**Task statement:** Below is a block of data; give all of it again word for word.
#### Stored data ####
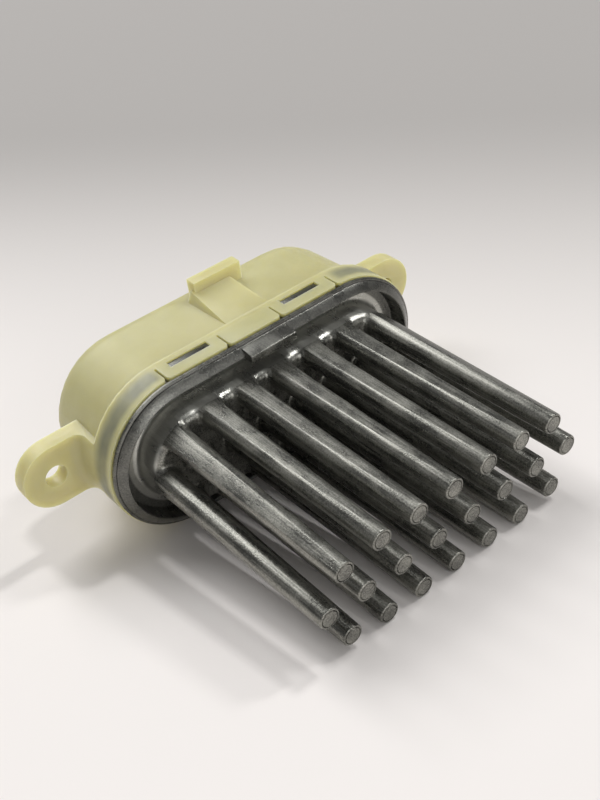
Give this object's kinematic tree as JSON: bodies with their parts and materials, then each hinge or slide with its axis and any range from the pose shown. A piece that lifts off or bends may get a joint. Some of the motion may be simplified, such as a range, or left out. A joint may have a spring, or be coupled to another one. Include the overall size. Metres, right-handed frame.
{
  "type": "blower motor resistor",
  "caption": "Die-cast pin heat sink with a clipped connector housing, which controls the speed of a vehicle's blower motor.",
  "frame": {"origin": "middle of the part's footprint, at the height of the lower long side of the housing's collar", "axes": "+X along the part, -Y towards the pin tips, +Y towards the sockets, +Z towards the hook on the upper side"},
  "size_m": [0.1088, 0.0914, 0.0411],
  "materials": {
    "casting": "as cast, grey",
    "nylon": "translucent natural nylon",
    "laminate": "solder resist",
    "package": "moulded epoxy",
    "pad": "matt",
    "spring": "bare spring steel",
    "zinc": "zinc plated",
    "tin": "tinned",
    "strip": "bare resistance alloy",
    "can": "sleeved",
    "ceramic": "fired ceramic"
  },
  "bodies": {
    "root": {"heat_sink": "casting", "housing": "nylon", "circuit_board": "laminate", "transistor_left": "package", "transistor_right": "package", "thermal_pad_left": "pad", "thermal_pad_right": "pad", "clamp_spring": "spring", "clamp_screw": "zinc", "board_screw_left": "zinc", "board_screw_right": "zinc", "shunt_resistor": "strip", "control_chip": "package", "filter_capacitor": "can", "suppressor_diode": "package", "gate_resistor_left": "ceramic", "gate_resistor_right": "ceramic", "feedback_capacitor": "ceramic", "bias_resistor": "ceramic", "supply_blade_positive": "tin", "supply_blade_negative": "tin", "signal_pin": "tin", "motor_blade_positive": "tin", "motor_blade_negative": "tin"}
  },
  "joints": []
}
####
**Output of the task:**
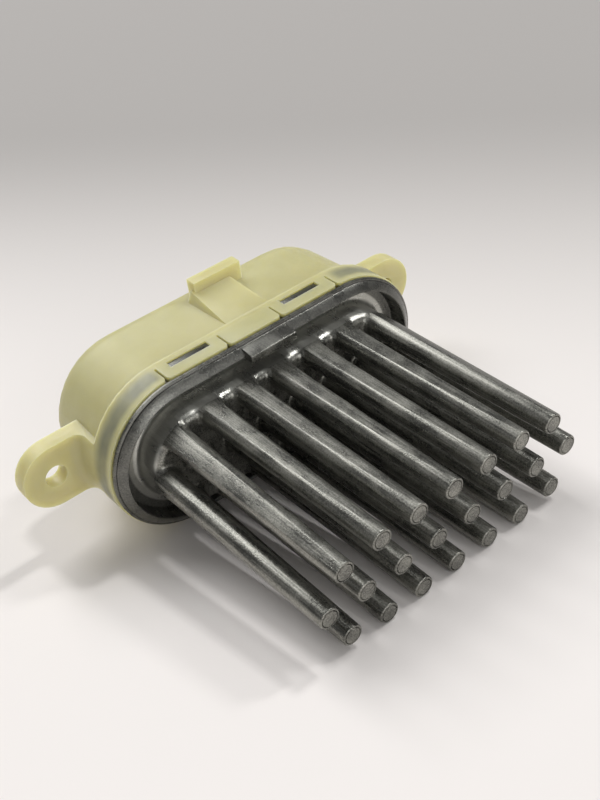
Give this object's kinematic tree as JSON: bodies with their parts and materials, then each hinge or slide with its axis and any range from the pose shown. A piece that lifts off or bends may get a joint. Some of the motion may be simplified, such as a range, or left out. A joint may have a spring, or be coupled to another one. Include the overall size. Metres, right-handed frame.
{
  "type": "blower motor resistor",
  "caption": "Die-cast pin heat sink with a clipped connector housing, which controls the speed of a vehicle's blower motor.",
  "frame": {"origin": "middle of the part's footprint, at the height of the lower long side of the housing's collar", "axes": "+X along the part, -Y towards the pin tips, +Y towards the sockets, +Z towards the hook on the upper side"},
  "size_m": [0.1088, 0.0914, 0.0411],
  "materials": {
    "casting": "as cast, grey",
    "nylon": "translucent natural nylon",
    "laminate": "solder resist",
    "package": "moulded epoxy",
    "pad": "matt",
    "spring": "bare spring steel",
    "zinc": "zinc plated",
    "tin": "tinned",
    "strip": "bare resistance alloy",
    "can": "sleeved",
    "ceramic": "fired ceramic"
  },
  "bodies": {
    "root": {"heat_sink": "casting", "housing": "nylon", "circuit_board": "laminate", "transistor_left": "package", "transistor_right": "package", "thermal_pad_left": "pad", "thermal_pad_right": "pad", "clamp_spring": "spring", "clamp_screw": "zinc", "board_screw_left": "zinc", "board_screw_right": "zinc", "shunt_resistor": "strip", "control_chip": "package", "filter_capacitor": "can", "suppressor_diode": "package", "gate_resistor_left": "ceramic", "gate_resistor_right": "ceramic", "feedback_capacitor": "ceramic", "bias_resistor": "ceramic", "supply_blade_positive": "tin", "supply_blade_negative": "tin", "signal_pin": "tin", "motor_blade_positive": "tin", "motor_blade_negative": "tin"}
  },
  "joints": []
}